[Record list start]
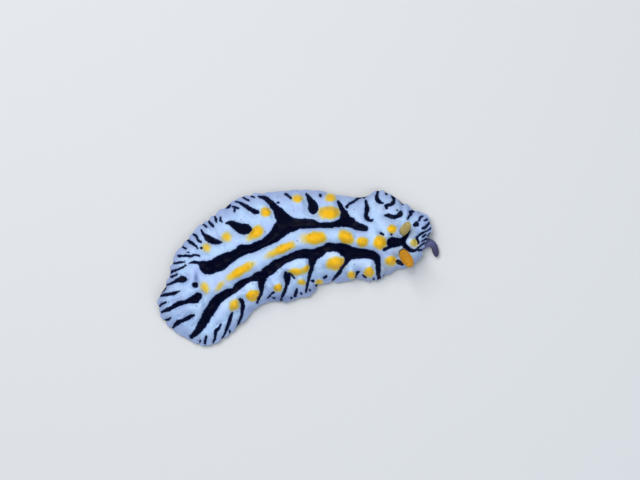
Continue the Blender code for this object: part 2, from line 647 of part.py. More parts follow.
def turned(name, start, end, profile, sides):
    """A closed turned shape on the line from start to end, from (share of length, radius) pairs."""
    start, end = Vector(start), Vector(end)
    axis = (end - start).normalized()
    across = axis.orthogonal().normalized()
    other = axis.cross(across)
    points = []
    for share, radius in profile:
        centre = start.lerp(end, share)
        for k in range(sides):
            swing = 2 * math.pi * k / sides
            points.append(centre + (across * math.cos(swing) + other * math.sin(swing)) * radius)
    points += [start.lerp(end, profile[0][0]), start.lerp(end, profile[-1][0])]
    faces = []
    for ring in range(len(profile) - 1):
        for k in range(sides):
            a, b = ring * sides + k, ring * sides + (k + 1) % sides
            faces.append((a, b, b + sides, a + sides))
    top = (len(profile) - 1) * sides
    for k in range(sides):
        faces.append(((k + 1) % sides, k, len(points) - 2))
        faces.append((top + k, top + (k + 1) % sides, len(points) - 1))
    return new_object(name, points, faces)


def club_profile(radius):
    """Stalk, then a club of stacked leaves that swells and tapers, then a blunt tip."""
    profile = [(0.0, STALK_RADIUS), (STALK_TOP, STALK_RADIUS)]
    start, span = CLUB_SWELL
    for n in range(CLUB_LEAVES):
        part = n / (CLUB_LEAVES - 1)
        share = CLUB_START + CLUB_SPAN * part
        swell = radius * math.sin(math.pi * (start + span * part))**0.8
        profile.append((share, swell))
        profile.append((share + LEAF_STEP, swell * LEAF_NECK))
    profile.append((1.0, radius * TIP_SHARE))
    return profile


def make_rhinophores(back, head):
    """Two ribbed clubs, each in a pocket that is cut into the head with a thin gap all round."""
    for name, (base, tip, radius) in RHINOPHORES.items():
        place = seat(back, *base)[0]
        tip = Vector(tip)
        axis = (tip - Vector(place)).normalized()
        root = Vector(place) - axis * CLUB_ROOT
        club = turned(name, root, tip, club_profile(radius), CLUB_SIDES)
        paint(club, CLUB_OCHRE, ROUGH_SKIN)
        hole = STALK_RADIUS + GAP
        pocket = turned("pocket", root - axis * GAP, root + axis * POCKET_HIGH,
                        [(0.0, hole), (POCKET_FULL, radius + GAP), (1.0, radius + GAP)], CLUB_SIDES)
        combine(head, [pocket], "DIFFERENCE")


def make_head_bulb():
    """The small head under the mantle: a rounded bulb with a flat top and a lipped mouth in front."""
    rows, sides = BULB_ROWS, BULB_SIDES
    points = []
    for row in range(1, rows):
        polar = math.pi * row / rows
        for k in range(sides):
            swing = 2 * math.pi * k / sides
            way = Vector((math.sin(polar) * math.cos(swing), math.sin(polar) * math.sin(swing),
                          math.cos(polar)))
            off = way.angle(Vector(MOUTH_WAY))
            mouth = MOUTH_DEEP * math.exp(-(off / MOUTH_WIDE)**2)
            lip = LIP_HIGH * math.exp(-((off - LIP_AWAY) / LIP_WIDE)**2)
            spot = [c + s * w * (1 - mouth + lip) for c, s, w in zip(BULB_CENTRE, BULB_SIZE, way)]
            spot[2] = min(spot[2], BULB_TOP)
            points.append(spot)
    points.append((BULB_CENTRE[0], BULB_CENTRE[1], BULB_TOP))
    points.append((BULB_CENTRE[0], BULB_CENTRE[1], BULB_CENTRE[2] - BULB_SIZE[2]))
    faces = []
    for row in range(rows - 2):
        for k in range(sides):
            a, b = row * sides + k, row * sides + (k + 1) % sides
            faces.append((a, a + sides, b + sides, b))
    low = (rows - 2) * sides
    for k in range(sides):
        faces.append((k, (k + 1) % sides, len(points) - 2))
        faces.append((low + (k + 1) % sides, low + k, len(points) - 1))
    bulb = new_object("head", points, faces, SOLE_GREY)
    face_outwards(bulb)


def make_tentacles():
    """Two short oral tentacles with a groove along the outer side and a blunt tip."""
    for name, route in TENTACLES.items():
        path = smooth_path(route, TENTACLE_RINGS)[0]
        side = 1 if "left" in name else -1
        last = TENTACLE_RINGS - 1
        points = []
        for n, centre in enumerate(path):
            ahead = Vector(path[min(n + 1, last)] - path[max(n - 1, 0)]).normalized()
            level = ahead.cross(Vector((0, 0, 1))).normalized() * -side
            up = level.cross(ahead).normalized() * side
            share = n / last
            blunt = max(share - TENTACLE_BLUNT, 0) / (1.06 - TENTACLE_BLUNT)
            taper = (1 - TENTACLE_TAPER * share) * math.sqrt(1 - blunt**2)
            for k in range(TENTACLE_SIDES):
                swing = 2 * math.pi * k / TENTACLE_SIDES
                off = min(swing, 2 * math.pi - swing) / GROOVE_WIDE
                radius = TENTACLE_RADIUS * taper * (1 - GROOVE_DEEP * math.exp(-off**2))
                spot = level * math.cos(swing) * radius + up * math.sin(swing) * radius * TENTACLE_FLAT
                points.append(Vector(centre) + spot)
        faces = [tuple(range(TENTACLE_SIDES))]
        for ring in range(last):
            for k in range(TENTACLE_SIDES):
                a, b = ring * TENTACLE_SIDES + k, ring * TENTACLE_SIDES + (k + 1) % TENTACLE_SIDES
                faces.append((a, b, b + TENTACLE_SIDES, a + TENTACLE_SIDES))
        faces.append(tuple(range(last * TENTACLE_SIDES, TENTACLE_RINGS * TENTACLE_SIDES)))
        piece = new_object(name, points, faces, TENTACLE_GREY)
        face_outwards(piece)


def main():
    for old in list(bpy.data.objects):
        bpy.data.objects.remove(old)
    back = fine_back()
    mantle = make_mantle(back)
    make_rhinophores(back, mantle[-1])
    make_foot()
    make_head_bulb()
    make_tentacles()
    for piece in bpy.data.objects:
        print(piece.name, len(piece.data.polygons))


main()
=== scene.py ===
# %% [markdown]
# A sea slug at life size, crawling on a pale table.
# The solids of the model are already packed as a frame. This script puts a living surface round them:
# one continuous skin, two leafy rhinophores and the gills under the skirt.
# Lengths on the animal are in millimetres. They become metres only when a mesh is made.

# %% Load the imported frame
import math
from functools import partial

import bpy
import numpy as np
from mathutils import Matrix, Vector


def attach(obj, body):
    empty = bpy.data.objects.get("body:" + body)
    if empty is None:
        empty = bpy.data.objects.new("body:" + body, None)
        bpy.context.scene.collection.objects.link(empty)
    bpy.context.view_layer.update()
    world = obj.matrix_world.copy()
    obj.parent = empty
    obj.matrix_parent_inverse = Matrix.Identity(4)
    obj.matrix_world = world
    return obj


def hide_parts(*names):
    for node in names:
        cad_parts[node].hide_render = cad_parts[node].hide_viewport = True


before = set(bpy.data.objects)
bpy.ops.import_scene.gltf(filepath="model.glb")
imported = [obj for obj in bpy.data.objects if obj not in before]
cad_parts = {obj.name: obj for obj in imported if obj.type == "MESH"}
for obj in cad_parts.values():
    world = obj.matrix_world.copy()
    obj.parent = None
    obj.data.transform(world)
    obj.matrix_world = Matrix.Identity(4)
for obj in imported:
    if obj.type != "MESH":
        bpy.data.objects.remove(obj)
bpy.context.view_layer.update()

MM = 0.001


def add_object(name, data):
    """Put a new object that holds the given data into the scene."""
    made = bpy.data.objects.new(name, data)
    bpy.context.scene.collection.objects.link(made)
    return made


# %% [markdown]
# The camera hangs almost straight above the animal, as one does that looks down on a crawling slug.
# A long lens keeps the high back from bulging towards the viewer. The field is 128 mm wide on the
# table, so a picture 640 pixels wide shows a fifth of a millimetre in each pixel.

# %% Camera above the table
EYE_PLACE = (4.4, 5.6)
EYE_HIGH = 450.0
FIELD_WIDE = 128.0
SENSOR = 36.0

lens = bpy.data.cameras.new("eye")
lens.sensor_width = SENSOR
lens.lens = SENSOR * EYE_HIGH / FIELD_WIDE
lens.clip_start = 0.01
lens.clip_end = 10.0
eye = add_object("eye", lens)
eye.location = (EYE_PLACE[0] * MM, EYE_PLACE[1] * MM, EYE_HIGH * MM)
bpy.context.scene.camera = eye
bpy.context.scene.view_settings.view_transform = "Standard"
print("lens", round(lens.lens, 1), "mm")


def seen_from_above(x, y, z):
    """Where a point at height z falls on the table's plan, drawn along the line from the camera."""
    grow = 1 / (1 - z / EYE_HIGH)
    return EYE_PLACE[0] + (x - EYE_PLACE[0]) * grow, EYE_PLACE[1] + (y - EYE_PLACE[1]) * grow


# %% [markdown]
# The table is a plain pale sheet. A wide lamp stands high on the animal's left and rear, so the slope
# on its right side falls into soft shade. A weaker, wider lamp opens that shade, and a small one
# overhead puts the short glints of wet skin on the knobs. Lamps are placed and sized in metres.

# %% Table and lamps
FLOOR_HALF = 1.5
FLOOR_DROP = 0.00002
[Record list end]
[Record list start]
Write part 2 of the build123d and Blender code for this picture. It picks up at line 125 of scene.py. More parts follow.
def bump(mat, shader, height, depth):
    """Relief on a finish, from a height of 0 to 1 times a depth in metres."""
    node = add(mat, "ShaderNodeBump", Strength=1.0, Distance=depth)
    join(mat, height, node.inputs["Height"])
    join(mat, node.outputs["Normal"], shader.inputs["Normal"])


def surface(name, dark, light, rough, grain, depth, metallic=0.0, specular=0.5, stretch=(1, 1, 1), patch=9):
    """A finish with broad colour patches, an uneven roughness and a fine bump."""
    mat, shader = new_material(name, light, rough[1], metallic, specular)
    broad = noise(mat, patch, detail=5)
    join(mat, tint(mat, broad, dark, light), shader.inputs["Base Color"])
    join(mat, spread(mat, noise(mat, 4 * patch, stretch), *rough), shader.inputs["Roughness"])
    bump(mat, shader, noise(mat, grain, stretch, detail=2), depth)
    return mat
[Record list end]
◆ Prompt: Quote the lines that begin at the line containing "Continue the Blender" and end at the line containing "return profile", keeping both of those lines.

◆ Response to this task:
Continue the Blender code for this object: part 2, from line 647 of part.py. More parts follow.
def turned(name, start, end, profile, sides):
    """A closed turned shape on the line from start to end, from (share of length, radius) pairs."""
    start, end = Vector(start), Vector(end)
    axis = (end - start).normalized()
    across = axis.orthogonal().normalized()
    other = axis.cross(across)
    points = []
    for share, radius in profile:
        centre = start.lerp(end, share)
        for k in range(sides):
            swing = 2 * math.pi * k / sides
            points.append(centre + (across * math.cos(swing) + other * math.sin(swing)) * radius)
    points += [start.lerp(end, profile[0][0]), start.lerp(end, profile[-1][0])]
    faces = []
    for ring in range(len(profile) - 1):
        for k in range(sides):
            a, b = ring * sides + k, ring * sides + (k + 1) % sides
            faces.append((a, b, b + sides, a + sides))
    top = (len(profile) - 1) * sides
    for k in range(sides):
        faces.append(((k + 1) % sides, k, len(points) - 2))
        faces.append((top + k, top + (k + 1) % sides, len(points) - 1))
    return new_object(name, points, faces)


def club_profile(radius):
    """Stalk, then a club of stacked leaves that swells and tapers, then a blunt tip."""
    profile = [(0.0, STALK_RADIUS), (STALK_TOP, STALK_RADIUS)]
    start, span = CLUB_SWELL
    for n in range(CLUB_LEAVES):
        part = n / (CLUB_LEAVES - 1)
        share = CLUB_START + CLUB_SPAN * part
        swell = radius * math.sin(math.pi * (start + span * part))**0.8
        profile.append((share, swell))
        profile.append((share + LEAF_STEP, swell * LEAF_NECK))
    profile.append((1.0, radius * TIP_SHARE))
    return profile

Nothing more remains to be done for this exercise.